PROBLEM REQUIREMENTS
Across the listing below, how many lines hold "joints"? Reply with the number by itself.

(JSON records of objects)
++++++++++++++++++++

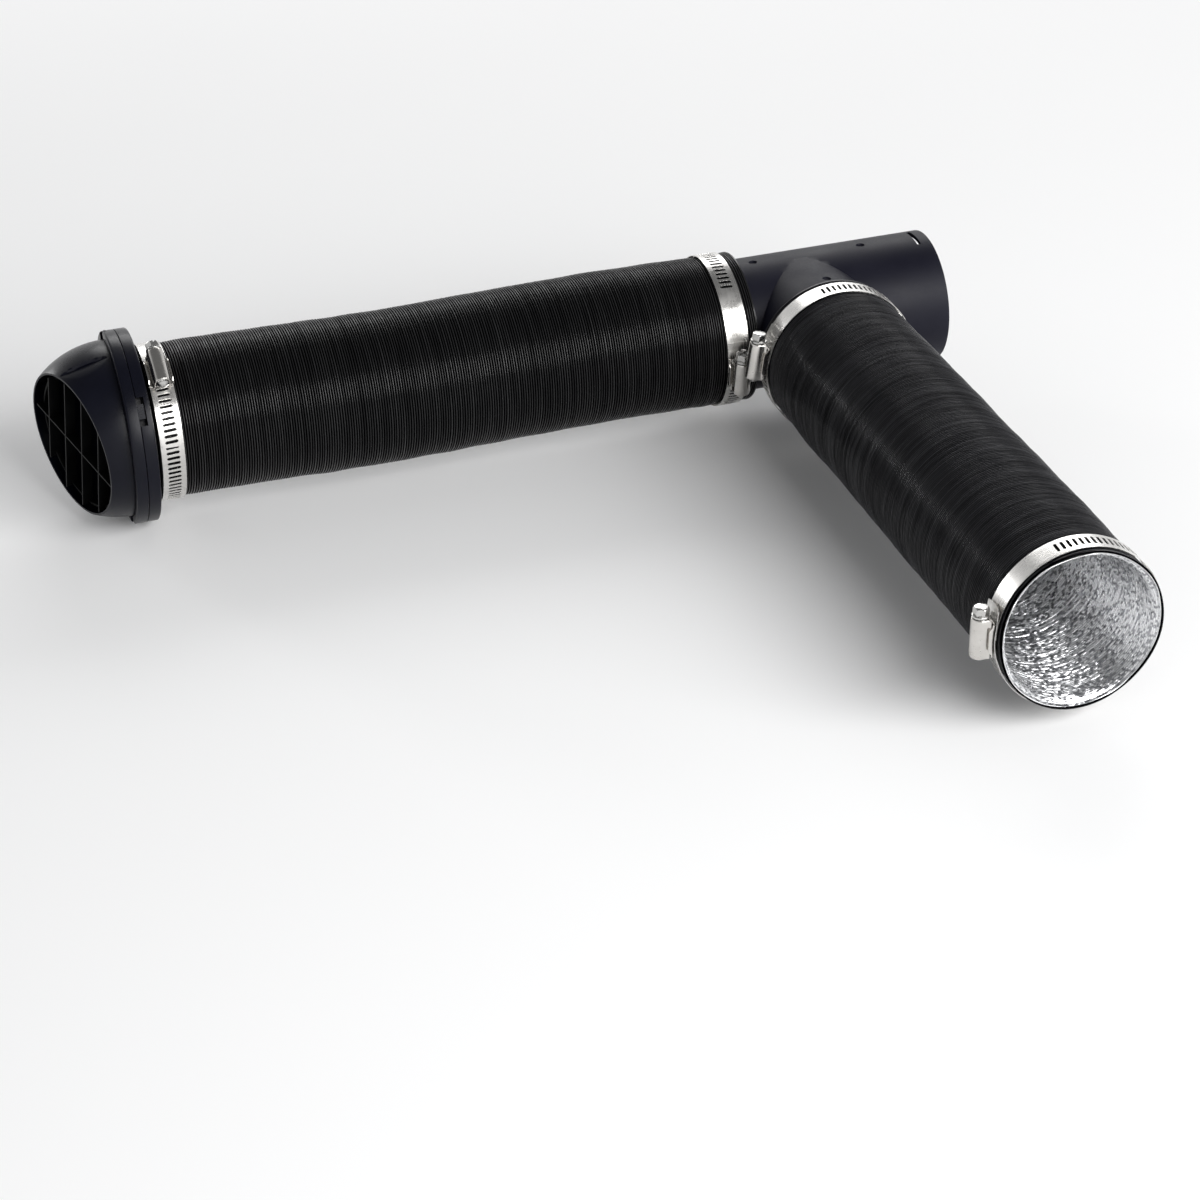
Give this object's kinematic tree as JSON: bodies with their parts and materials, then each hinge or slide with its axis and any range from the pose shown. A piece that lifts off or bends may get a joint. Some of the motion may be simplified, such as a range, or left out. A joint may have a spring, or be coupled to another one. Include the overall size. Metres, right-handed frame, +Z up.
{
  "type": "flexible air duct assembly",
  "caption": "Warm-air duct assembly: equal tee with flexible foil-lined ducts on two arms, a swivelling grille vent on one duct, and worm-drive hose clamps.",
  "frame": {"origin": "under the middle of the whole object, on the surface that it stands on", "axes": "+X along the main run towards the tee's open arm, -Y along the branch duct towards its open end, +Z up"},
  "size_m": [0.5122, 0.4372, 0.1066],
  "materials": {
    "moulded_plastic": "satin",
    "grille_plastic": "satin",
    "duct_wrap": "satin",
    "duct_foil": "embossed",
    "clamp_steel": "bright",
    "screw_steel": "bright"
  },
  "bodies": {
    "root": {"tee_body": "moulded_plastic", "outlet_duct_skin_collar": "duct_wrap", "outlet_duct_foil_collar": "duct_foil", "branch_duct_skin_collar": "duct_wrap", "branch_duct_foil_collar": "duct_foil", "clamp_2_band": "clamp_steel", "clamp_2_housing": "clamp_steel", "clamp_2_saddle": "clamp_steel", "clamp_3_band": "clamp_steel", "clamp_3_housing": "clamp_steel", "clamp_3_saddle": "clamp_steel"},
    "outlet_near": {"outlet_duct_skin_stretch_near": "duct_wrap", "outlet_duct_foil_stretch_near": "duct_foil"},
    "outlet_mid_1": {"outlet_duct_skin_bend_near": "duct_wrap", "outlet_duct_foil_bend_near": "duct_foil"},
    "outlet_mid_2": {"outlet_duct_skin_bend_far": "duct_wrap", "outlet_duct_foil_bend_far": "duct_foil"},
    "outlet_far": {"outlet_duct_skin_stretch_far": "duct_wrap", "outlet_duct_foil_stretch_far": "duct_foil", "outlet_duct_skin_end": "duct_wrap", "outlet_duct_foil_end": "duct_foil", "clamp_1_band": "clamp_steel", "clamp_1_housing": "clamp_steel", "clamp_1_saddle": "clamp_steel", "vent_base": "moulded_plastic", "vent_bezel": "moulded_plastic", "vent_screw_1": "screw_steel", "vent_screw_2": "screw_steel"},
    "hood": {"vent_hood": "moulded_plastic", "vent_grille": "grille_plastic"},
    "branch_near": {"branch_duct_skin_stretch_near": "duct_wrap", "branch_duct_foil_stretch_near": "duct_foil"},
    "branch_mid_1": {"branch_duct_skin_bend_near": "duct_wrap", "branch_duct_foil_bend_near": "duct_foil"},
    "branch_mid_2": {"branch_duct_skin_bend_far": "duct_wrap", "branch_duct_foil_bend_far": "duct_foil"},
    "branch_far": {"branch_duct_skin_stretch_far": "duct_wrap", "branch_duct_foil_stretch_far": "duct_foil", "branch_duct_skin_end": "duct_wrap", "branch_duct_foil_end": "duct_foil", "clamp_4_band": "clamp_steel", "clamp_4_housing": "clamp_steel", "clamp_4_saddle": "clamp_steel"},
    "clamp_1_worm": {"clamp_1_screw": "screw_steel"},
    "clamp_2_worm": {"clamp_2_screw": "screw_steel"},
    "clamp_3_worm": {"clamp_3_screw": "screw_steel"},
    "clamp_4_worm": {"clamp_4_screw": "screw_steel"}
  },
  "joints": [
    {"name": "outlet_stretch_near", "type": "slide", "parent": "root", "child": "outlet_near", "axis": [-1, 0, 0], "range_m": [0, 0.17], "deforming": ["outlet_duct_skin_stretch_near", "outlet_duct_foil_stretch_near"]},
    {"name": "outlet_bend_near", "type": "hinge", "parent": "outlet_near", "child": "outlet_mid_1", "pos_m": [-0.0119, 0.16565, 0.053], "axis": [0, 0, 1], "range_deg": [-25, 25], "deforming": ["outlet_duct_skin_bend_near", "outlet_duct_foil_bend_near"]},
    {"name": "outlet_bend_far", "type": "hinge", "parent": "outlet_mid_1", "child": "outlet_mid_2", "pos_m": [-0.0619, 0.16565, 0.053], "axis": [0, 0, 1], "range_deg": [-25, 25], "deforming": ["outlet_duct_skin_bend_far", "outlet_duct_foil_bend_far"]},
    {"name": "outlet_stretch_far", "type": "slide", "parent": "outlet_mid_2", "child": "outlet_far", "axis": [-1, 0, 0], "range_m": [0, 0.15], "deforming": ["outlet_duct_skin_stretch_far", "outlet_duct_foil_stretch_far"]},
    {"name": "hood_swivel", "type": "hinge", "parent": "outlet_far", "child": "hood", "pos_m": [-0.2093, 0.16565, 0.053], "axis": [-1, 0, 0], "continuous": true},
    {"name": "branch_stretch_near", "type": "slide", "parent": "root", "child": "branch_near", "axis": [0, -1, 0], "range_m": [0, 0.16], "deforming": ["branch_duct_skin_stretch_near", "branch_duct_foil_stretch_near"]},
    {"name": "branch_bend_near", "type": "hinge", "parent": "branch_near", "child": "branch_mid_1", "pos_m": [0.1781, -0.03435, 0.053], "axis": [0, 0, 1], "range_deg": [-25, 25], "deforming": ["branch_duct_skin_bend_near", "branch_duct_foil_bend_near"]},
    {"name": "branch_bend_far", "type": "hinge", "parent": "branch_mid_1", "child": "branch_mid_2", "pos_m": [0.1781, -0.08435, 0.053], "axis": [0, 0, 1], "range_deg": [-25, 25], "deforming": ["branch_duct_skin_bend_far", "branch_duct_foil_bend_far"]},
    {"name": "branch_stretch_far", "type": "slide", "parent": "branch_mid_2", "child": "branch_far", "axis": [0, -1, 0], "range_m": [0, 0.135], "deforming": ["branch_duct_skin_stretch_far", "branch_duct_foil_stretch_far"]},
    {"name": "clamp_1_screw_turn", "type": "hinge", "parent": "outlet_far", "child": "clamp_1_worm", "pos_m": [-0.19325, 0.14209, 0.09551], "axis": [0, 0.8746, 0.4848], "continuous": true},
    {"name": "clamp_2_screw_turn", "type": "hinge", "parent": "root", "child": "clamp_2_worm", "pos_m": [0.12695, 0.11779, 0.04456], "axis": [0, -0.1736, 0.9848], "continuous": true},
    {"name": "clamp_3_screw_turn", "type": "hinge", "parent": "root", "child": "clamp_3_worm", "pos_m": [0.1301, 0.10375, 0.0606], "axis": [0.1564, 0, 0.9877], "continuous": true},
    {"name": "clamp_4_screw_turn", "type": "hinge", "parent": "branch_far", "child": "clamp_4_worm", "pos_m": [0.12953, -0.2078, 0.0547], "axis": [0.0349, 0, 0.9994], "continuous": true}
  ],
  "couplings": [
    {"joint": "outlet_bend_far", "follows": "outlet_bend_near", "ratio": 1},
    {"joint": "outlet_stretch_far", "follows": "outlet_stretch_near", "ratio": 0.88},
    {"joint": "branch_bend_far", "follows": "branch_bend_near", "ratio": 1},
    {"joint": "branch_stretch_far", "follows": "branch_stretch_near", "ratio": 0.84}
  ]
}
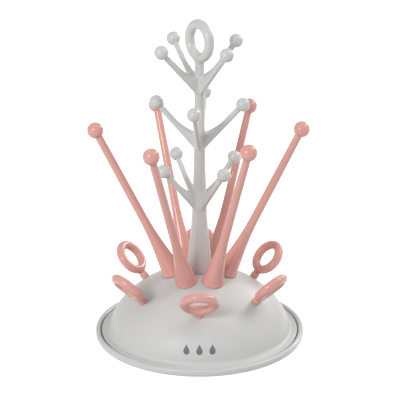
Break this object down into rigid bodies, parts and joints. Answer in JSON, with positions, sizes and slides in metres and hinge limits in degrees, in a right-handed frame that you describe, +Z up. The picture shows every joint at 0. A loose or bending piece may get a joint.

++++++++++++++++++++

OUTPUT BELOW
2